> [EXERCISE REQUIREMENTS] Starting with the line that contains "Write part 2 of" and stopping after the line that contains "# little along", output every line exactly as it stands.

> [RECORDS FOR THE TASK]
# # # # #

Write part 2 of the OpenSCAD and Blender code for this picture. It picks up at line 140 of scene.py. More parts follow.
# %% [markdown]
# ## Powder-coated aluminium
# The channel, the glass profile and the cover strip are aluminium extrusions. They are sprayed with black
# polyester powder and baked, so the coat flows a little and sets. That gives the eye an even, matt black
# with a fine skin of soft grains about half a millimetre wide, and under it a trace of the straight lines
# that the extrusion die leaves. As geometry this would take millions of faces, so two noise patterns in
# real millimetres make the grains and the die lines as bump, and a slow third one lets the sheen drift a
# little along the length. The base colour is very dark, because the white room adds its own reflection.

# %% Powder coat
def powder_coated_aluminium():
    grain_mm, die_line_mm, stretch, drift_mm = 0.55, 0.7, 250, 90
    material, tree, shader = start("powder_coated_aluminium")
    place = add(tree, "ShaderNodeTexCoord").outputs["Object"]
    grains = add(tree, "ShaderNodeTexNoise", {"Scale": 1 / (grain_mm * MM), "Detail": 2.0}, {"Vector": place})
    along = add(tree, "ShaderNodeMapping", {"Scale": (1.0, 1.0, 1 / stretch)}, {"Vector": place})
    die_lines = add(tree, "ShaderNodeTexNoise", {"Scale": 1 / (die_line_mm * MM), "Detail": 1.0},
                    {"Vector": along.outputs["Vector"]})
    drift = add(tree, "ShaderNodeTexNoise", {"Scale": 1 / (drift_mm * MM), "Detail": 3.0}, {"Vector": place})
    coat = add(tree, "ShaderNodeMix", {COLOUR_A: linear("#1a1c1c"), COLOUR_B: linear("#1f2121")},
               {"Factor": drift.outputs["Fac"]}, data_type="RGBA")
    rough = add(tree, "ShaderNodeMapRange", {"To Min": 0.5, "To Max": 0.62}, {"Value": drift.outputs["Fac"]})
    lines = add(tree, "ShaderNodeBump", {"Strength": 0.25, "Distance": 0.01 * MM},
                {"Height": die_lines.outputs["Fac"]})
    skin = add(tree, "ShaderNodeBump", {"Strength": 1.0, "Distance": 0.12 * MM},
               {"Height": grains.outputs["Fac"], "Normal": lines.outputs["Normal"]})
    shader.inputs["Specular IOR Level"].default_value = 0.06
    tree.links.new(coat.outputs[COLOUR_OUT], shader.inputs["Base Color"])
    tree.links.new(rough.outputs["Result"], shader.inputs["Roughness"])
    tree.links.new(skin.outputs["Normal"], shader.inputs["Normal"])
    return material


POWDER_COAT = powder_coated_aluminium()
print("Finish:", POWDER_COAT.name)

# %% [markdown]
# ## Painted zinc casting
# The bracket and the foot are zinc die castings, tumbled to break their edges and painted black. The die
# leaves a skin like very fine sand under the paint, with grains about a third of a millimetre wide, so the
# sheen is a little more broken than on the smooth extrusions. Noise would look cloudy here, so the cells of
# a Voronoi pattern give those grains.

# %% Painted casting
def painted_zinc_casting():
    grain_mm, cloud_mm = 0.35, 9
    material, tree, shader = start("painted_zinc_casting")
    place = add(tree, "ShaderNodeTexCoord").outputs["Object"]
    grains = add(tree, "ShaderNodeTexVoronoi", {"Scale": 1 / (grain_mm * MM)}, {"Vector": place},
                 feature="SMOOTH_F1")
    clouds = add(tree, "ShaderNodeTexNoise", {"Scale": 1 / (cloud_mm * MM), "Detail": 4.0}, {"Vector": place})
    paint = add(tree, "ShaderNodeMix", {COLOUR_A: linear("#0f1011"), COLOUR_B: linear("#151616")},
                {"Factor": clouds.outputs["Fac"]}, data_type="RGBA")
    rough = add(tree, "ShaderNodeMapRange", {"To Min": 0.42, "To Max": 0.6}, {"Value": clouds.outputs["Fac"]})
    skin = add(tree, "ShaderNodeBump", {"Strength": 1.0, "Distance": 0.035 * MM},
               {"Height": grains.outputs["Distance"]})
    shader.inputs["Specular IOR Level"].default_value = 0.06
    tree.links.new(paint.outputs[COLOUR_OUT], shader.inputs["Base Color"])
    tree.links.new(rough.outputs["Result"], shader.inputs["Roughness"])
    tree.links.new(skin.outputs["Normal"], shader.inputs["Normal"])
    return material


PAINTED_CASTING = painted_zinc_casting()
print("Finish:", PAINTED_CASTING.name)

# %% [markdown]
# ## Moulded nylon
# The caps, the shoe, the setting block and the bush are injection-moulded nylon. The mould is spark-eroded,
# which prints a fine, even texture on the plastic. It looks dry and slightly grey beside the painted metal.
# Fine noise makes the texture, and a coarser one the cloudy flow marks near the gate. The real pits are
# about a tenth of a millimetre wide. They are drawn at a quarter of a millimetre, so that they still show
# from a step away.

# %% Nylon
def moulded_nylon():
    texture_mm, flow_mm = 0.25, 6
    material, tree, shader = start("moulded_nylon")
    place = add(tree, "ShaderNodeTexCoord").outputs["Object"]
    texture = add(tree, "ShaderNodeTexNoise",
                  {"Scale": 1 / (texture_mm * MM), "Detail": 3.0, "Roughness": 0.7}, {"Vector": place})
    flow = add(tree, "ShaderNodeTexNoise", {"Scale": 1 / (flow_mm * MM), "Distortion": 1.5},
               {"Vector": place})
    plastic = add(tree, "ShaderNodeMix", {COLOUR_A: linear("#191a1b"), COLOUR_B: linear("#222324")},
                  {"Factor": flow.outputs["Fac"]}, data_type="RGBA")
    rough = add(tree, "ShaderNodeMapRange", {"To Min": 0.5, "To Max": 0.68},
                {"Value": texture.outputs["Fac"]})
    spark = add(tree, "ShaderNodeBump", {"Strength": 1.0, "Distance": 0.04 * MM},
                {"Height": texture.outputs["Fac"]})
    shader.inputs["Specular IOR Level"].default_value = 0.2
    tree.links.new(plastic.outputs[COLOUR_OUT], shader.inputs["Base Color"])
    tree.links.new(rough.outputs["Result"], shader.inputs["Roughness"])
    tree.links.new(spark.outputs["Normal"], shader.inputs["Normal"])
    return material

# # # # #

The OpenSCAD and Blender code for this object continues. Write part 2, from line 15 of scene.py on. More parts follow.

# # # # #

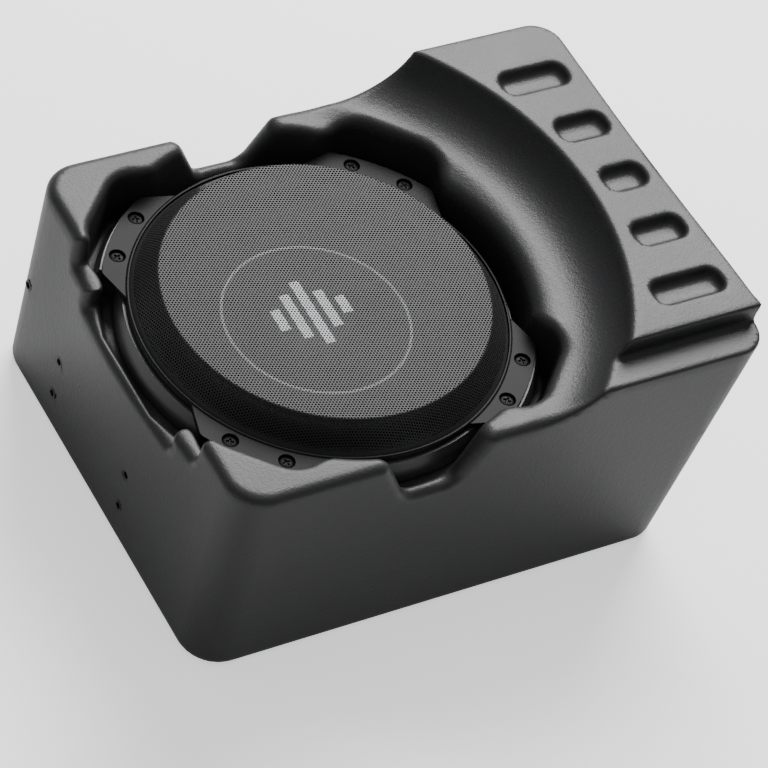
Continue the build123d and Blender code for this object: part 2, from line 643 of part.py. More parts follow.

# # # # #

> [RESULT FOR THIS EXERCISE]
Write part 2 of the OpenSCAD and Blender code for this picture. It picks up at line 140 of scene.py. More parts follow.
# %% [markdown]
# ## Powder-coated aluminium
# The channel, the glass profile and the cover strip are aluminium extrusions. They are sprayed with black
# polyester powder and baked, so the coat flows a little and sets. That gives the eye an even, matt black
# with a fine skin of soft grains about half a millimetre wide, and under it a trace of the straight lines
# that the extrusion die leaves. As geometry this would take millions of faces, so two noise patterns in
# real millimetres make the grains and the die lines as bump, and a slow third one lets the sheen drift a
# little along the length. The base colour is very dark, because the white room adds its own reflection.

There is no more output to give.